Message of Bihar's Mid-Day Meal Tragedy

It turns out that the CAG had, a few years ago, pointed out the unhygienic conditions prevailing, and state of the materials used, in the mid-day meal system. Arnab Goswami, on his show asked one of the participants as to why quality control measures were not in place. The participant said it was not practical  to do so.

QA being "not practical" is something that I have heard a lot of when it comes to software work. (A few weeks back, I was part of a 3-way discussion on quality, when again I heard more about "not practical".)

Do developers and their managers treat QA reports any more seriously than the politicians treat the CAG's report? How seriously are QA audits taken in most software companies? (Incidentally, final testing and defect reporting do not constitute the totality of QA.) As the tag line for this blog says, "Quality & 6-pack abs, both require hard work". And sacrifice. And the integrity not to fudge - if you did 20 crunches, do not imagine you did 21.

Could the contractor have said, "Sorry, I cannot provide the meal"?

Can you as a software professional say, "Sorry, I cannot meet the time frame with the required quality"?
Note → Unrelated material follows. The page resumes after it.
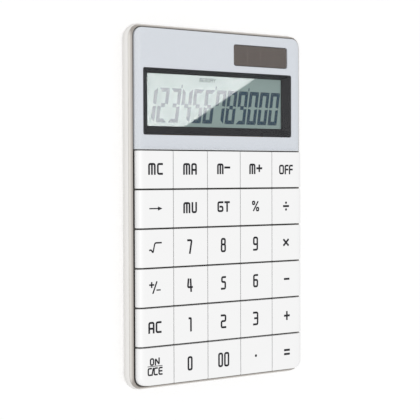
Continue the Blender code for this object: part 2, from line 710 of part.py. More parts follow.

Must you also serve software crawling with "bugs" like the food served to those hapless children?

If you are being forced by management, what of the school principal, the contractor, ...?

21 January 2013

ZAMM-1


I mentioned in my previous post, I am going to make a series of posts about "Zen and The Art of Motorcycle Maintenance" (ZAMM).

Before I post about specific passages that resonated with me, I want to first talk about my relationship with the book.
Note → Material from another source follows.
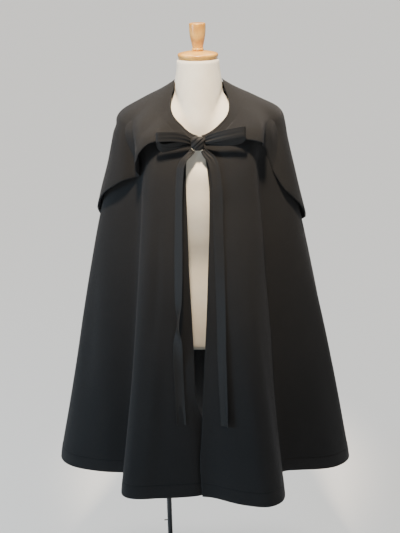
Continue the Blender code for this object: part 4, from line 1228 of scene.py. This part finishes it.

I first read the book about 20 odd years ago. After that I have re-read it a couple of times. Never the same copy. I confess to being guilty of having given it to (forced it on?) people I have known, to read. I really missed the last one that went missing. It had lots of notes, and highlighting, and a personal index. Then on 22nd Dec last year (I remember the date as I was at the airport to receive my son and his family), I came across the 25th anniversary edition. I promptly purchased it from the Kindle store. I am happy that I did.

The first time I bought the book was because I was fascinated by the title. I was quite adept at stripping down my Lambretta scooter and putting it together again. Never at the level where I did my own welding or machining, like the author; I wished I had the gumption to do it. (The book has a lot to say about gumption. I relate to it totally.)
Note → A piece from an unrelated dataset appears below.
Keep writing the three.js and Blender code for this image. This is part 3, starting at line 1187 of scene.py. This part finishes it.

I was also mildly interested in Zen

Here are a couple of things that I believe about the book:
1. It is one of two books, without reading which, the education of an electronics - or software - engineer is not complete. The other book is, Tracy Kidder's "The Soul of a New Machine". (I still have my copy:-)
2. The book was first published in 1974. That was just after the Oil-Shock of 1973. Fuel efficient Japanese cars started making inroads into the American market. The consumer electronics industry was finished off. Americans could not believe that the Japanese could produce high quality goods at the prices they did. Japanese industry was studied. Japanese methods like Quality Circles were adopted. Nothing worked. Till finally it was established that Japanese practices required Japanese civilizational values. (See the books about Toyota authored by Jeffrey Liker). I find it prescient of the author that in ZAMM, he ascribes the problems of American society in general, and American industry in particular, to civilizational values. And since Western, and hence American, civilizational values derive from ancient Greece, he traces the problem to Aristotle. Very interesting.

13 January 2013

Pin Factory Revisted

A while back I had posted about software work and the pin factory. As that post makes out, I am no admirer of specialization.
  
Yesterday I finished reading "Zen and the Art of Motorcycle Maintenance". The sub-title of the book is An Inquiry into Values (Note: Italics and underline are mine). The edition is the Twenty-fifth Anniversary Edition.

Quote from the book:

"Arete implies a respect for the wholeness of life, and a consequent dislike of specialization. It implies a contempt for efficiency - or rather a much higher idea of efficiency, an efficiency which exists not in one department of life but in life itself."

In an earlier paragraph the author, quoting Kitto, an authority on ancient Greece, says  arete to the ancient Greeks simply meant excellence.

PS: Prof. Prisig could just as well be talking of software instead of Motorcycles. I hope to post more on the subject - and the book.